Larry,

> In my experience, Hibernate works best when two criteria are met:
> 1) You are creating a database for a specific purpose, from scratch
> 2) You are creating the ONLY application that will access that database

I disagree with this and recommend you post this statement on
forums.hibernate.org.  I'm sure you'll get plenty of answers to the
contrary.

> The time to draw that screen changed from over 10
> minutes (we killed it after that, and are not
> sure how long it would have run unchecked)
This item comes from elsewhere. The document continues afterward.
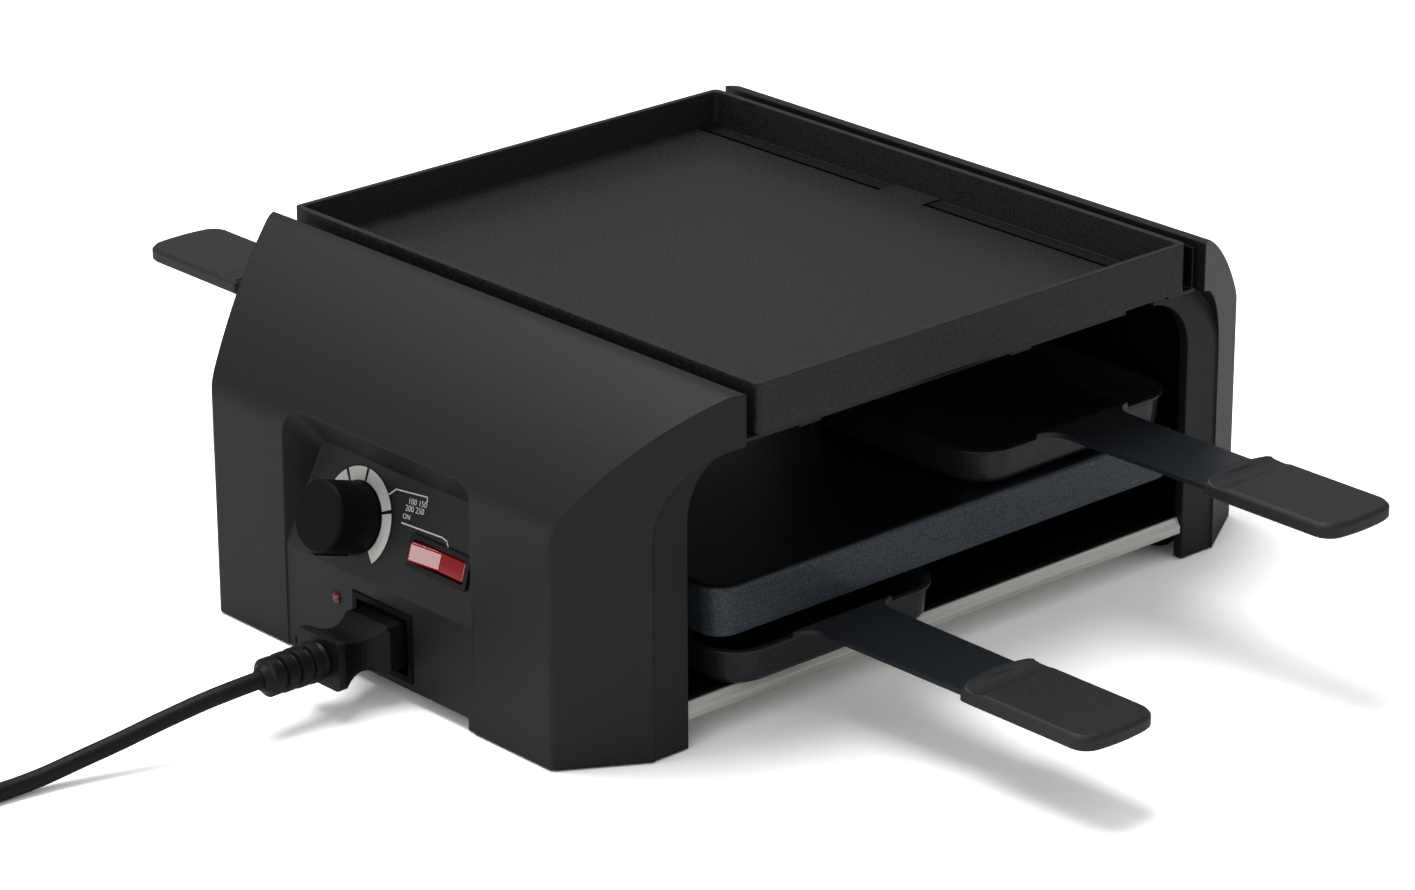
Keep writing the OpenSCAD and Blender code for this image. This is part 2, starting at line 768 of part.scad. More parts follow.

Did you bother doing one of the following:

1) Check your SQL server logs to see what exact statement was being
executed?  You could have tuned your query using hibernate's SQL shortcut
language OR used a native SQL call (method names I cannot recall at this
moment because I use HSQL).  The native SQL calls can be invoked in both the
2.1.X series AND the 3.0 rc sets of releases.  You can also see the SQL
query by setting "show_sql=true" in your hibernate.properties or
hibernate.cfg.xml files to have the generated SQL query get printed to your
application log.

2) Make sure your connection properties were set properly?

3) Enable lazy loading as necessary to reduce database joins and calls?

4) Request cache tweaking assistance by posting your scenario and caching
ideas to forums.hibernate.org for feedback from those highly experienced in
using caching with Hibernate?  There could have been "quirks" to the version
of caching you were using or HOW you configured caching.